I'm the proud daughter of Indian immigrants. I was raised outside of Boston at a time and in a place where it was not cool to be Indian. I was the dark-skinned girl with a long braid whose parents spoke funny English until it wasn’t funny anymore. My peers made me feel I did not belong — I was bullied mentally and physically.
I never wanted anyone to feel like they didn't belong — it's the most horrible feeling in the world. This experience ultimately inspired my career. Growing up, I didn't see myself reflected in the broader world so I became a storyteller because I wanted to help choose the stories that were shared and who gets featured. This has driven my professional path.
When I was at Unilever, I was asked to take on Diversity, Equity and Inclusion for the first time. At the time, they had no one leading it and I contributed as a leader in that space. With the diversity tipping point of May 2020, the role of the Chief Diversity Officer has changed so much.
It’s now not only about your workforce, but it’s focused on how your products and services show up in the marketplace. It’s about supporting a broader ecosystem when it comes to organizations you’re funding and the values you’re supporting in the moments that matter — how are you showing up for these communities and how are you being an ally? That’s what really matters and why I do this work.
What is one project you are particularly proud of accomplishing over the years?
Brown Table Talk is my pride and joy. I was motivated to start the podcast because it is really a love letter to my younger self — all the experiences that I had gone through alone in my career. There were the times when I was constantly mistaken for the other brown woman because people didn't want to learn my name or get to know me and the times when people would ask me where I was really from because my English was so great.
There’s something really freeing and human about being able to share all of these everyday aggressions that I faced with the world. This is why I enjoy storytelling — it's healing because you get to write out the pain you've experienced and at the same time, it’s community-building when other people can relate to your story. Discovering that I wasn’t alone makes me really proud of this project. I hope that it helps others in the same way it’s helped me.

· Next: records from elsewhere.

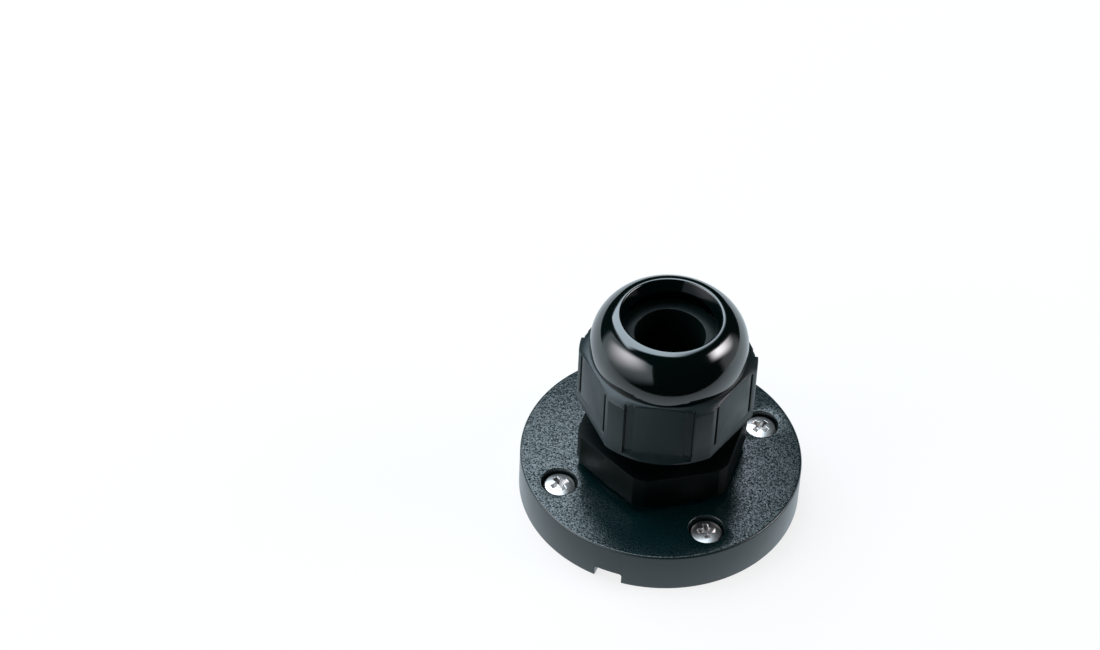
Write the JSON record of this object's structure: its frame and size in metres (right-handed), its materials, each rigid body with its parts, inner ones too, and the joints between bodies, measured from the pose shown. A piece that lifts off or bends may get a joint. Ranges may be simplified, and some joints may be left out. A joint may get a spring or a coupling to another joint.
{
  "type": "cable entry grommet",
  "caption": "Black round flange plate with recessed pan-head screws and a domed cable gland: hexagon, threaded neck, clamping fingers, rubber seal and turnable nut.",
  "frame": {"origin": "centre of the plate's underside, on the gland's axis", "axes": "+Z along the gland's axis towards the dome, -Y towards the notch in the plate's rim"},
  "size_m": [0.05, 0.05, 0.0421],
  "materials": {
    "grained_nylon": "fine spark-eroded grain on top, smooth satin side wall",
    "satin_nylon": "satin moulded",
    "gloss_nylon": "gloss on the dome, satin on the flats",
    "black_rubber": "dull",
    "stainless_steel": "bright, plain"
  },
  "bodies": {
    "mounted_body": {"flange_plate": "grained_nylon", "screw_1": "stainless_steel", "screw_2": "stainless_steel", "screw_3": "stainless_steel", "screw_4": "stainless_steel", "hex_gasket": "black_rubber", "gland_body": "satin_nylon", "lock_nut": "satin_nylon", "sealing_insert": "black_rubber"},
    "nut": {"dome_nut": "gloss_nylon"}
  },
  "joints": [
    {"name": "nut_turn", "type": "hinge", "parent": "mounted_body", "child": "nut", "pos_m": [0, 0, 0.0239], "axis": [0, 0, 1], "range_deg": [-1200, 1536]}
  ]
}
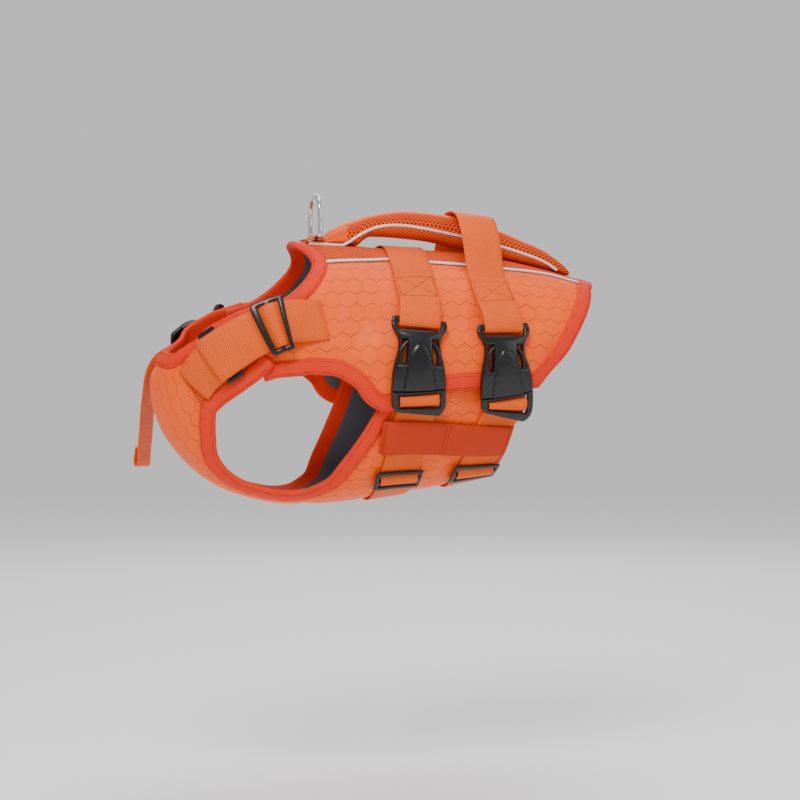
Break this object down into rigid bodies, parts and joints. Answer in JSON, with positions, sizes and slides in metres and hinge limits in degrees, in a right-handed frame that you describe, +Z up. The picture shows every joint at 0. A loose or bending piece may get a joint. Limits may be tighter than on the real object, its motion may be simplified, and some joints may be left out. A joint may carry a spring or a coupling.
{
  "type": "dog life jacket",
  "caption": "Foam-filled dog life jacket in the hollow form in which it is worn, with a carrying handle, a leash ring, a belly flap, girth straps and shoulder straps with buckles.",
  "frame": {"origin": "the inside of the saddle on the spine, at mid length of the girth straps, where the wearer's back holds the jacket", "axes": "+Z up, -X towards the wearer's head, -Y towards the wearer's left side"},
  "size_m": [0.5858, 0.3052, 0.394],
  "materials": {
    "hex_cloth": "coated ripstop with a printed net of hexagons",
    "mesh": "air mesh",
    "tape": "woven binding tape",
    "webbing": "ribbed nylon webbing",
    "piping": "reflective piping",
    "lining": "smooth woven lining",
    "plastic": "moulded, satin",
    "steel": "polished"
  },
  "bodies": {
    "jacket": {"side_panel_left": "hex_cloth", "side_panel_right": "hex_cloth", "front_panel": "hex_cloth", "spine_panel": "mesh", "shoulder_pad_left": "mesh", "shoulder_pad_right": "mesh", "handle": "mesh", "neck_binding": "tape", "edge_binding": "tape", "front_neck_binding": "tape", "leg_binding_left": "tape", "leg_binding_right": "tape", "belly_rear_binding": "tape", "front_girth_strap": "webbing", "rear_girth_strap": "webbing", "front_belly_strap": "webbing", "rear_belly_strap": "webbing", "keeper_band_left": "webbing", "keeper_band_right": "webbing", "shoulder_strap_left": "webbing", "chest_strap_left": "webbing", "shoulder_strap_right": "webbing", "chest_strap_right": "webbing", "strap_tail_right": "webbing", "ring_tab": "webbing", "spine_piping_left": "piping", "spine_piping_right": "piping", "handle_piping_left": "piping", "handle_piping_right": "piping", "back_lining": "lining", "front_lining": "lining", "front_socket_left": "plastic", "front_socket_right": "plastic", "front_plug_left": "plastic", "front_plug_right": "plastic", "front_belly_slide_left": "plastic", "front_belly_slide_right": "plastic", "rear_socket_left": "plastic", "rear_socket_right": "plastic", "rear_plug_left": "plastic", "rear_plug_right": "plastic", "rear_belly_slide_left": "plastic", "rear_belly_slide_right": "plastic", "shoulder_slide_left": "plastic", "shoulder_loop_left": "plastic", "shoulder_socket_right": "plastic", "shoulder_plug_right": "plastic"},
    "ring": {"d_ring": "steel"}
  },
  "joints": [
    {"name": "ring_swing", "type": "hinge", "parent": "jacket", "child": "ring", "pos_m": [-0.168, 0, 0.023], "axis": [0, 1, 0], "range_deg": [-80, 50]}
  ]
}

What are the skills that are most important for someone to be a storyteller?
I've been writing ever since I could write — it’s because I didn’t have many friends growing up and I turned to writing to express myself.
Today, I write every night for 20 minutes. Most of the time, it’s for me to share something that I’ve been through. But, some pieces that I write end up in Fast Company, Harvard Business Review, AdWeek and other publications because I’ve practiced my craft. I make time for the things that are important — writing is my priority. It’s part art and part discipline.
Candidly, I don’t have many hobbies. I have my family and my writing. I’m not baking cupcakes, paddleboarding or skiing — I’m writing! Being published didn’t happen overnight, it’s taken many rejections, but I haven’t stopped trying. You need to be resilient as a storyteller.
The other major piece of storytelling is being authentic and vulnerable. If you aren’t able to do that, the connection isn’t there with your readers. The more that I’ve become comfortable with who I am and my stories, the more that I’m able to share.
Storytelling is also Marketing 101 — not every story is going to relate to everyone, and that is okay. When you can be authentic, you can really connect with your audience.
In your role, how have you partnered with Internal Communications?
I’ve partnered with internal communications at a corporation with 100K employees and at a start-up with 1,200 employees. Each experience has been meaningful and different. While at that larger company, I worked very closely with the internal communications team and helped leaders craft their stories and message to employees. Working at a smaller company, I have a very close relationship with our CEO to help write these messages directly.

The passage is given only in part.